PT: I think humor is really missing in a great deal of art. In fact, the work of Maurizio Cattelan really inspired me to let my art be funny, because as anyone will tell you, I'm a hilarious person. I think humor in some ways can be extremely effective. Laughter crowbars open doors that are unwilling to be opened.

© Phil Toledano, from the series The United States of Entertainment

f: How did you meet and organize the subjects for A New Kind of Beauty? What has been their response to the images?

PT: I found my first subject through an acquaintance on Facebook. She was very into the idea, and helped me find other people. Then, every time I shot someone, I'd ask them if they knew someone else...How did they react to the images? Well, initially, not enormously enthused. Most of the people I shot were very used to seeing glamorous sexy photos of themselves. The images were beautiful, but not sexy. So they had to get used to the idea.

© Phil Toledano, from the series A New Kind of Beauty

f: Did you feel at the end of creating A New Kind of Beauty that the subjects are forerunners of aesthetic ideas that will become more assimilated in society? Or a separate physical aesthetic pursued by a smaller community? Did making the work shift your ideas about beauty in our society?

PT: Just as getting a tattoo or having your tongue pierced was outlandish 20 years ago, I feel that in 20 or 30 years from now, the idea of what it means to look human may be very different from what it means now. So yes, forerunners.

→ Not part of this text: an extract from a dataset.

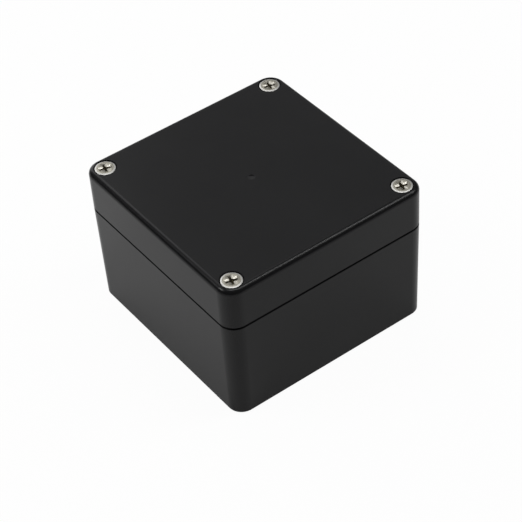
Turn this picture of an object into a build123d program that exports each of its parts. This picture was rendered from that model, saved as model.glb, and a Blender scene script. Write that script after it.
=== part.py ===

© Phil Toledano, from the series Hope & Fear

f: Your projects, on the surface, look quite different, and as an artist you're omnivorous, moving from personal to political, intimate portraits to landscapes to social commentary. Do you believe that there are thematic threads that connect and run across bodies of work?

PT: You’re quite right, and I suspect that's quite confusing to people. But there are some distinctive threads that are very visible to me. Delusion (Bankrupt, Phonesex, America the Gift Shop) is one of them. I'm very interested in how we lie to ourselves, each other, and allow ourselves to be lied to by the authorities. Mortality (Days With My Father, A New Kind of Beauty, and a new project I’m working on), of course, is another theme.

© Phil Toledano, from the series Arctic Circle

f: Your work has been successful in terms of publishing and exhibiting. The variety is refreshing and counters, perhaps, a common idea that an artist needs to package their work in a fairly concise aesthetic package to be commercially viable. Is it generally a myth that the artist should work to create a tight aesthetic vision and presentation if they are interested in taking part in the gallery world and art market?

PT: I don’t think it's a myth at all. The world generally likes people to live in very small boxes with easy to read labels on them. You're the guy who takes photos of coffee mugs. Or the woman who paints cats. So I think that I've probably made things harder for myself, but there's not much I can do about that. The art comes out of me the way it wants. Either the world will like it, or not...

© Phil Toledano, from the series Phonesex

f: You’ve gone through the book making process four times with three different presses. What have you learned from repeating that process and from working with several presses that you would pass on?

PT: That's an interesting question to which I have a very uninteresting answer. Which is: NOTHING! When I first published Bankrupt with Twin Palms, I thought the world would change for me - what I've realized is that each new project, each new book, is another step upwards, towards...something.

f: Is your house strewn with objects made for Kim Jong Phil? If so, what do guests think?

PT: I do have the Kim Jong Phil statues at home. For a long time, my 3 year old daughter just assumed that all other statues were of her father.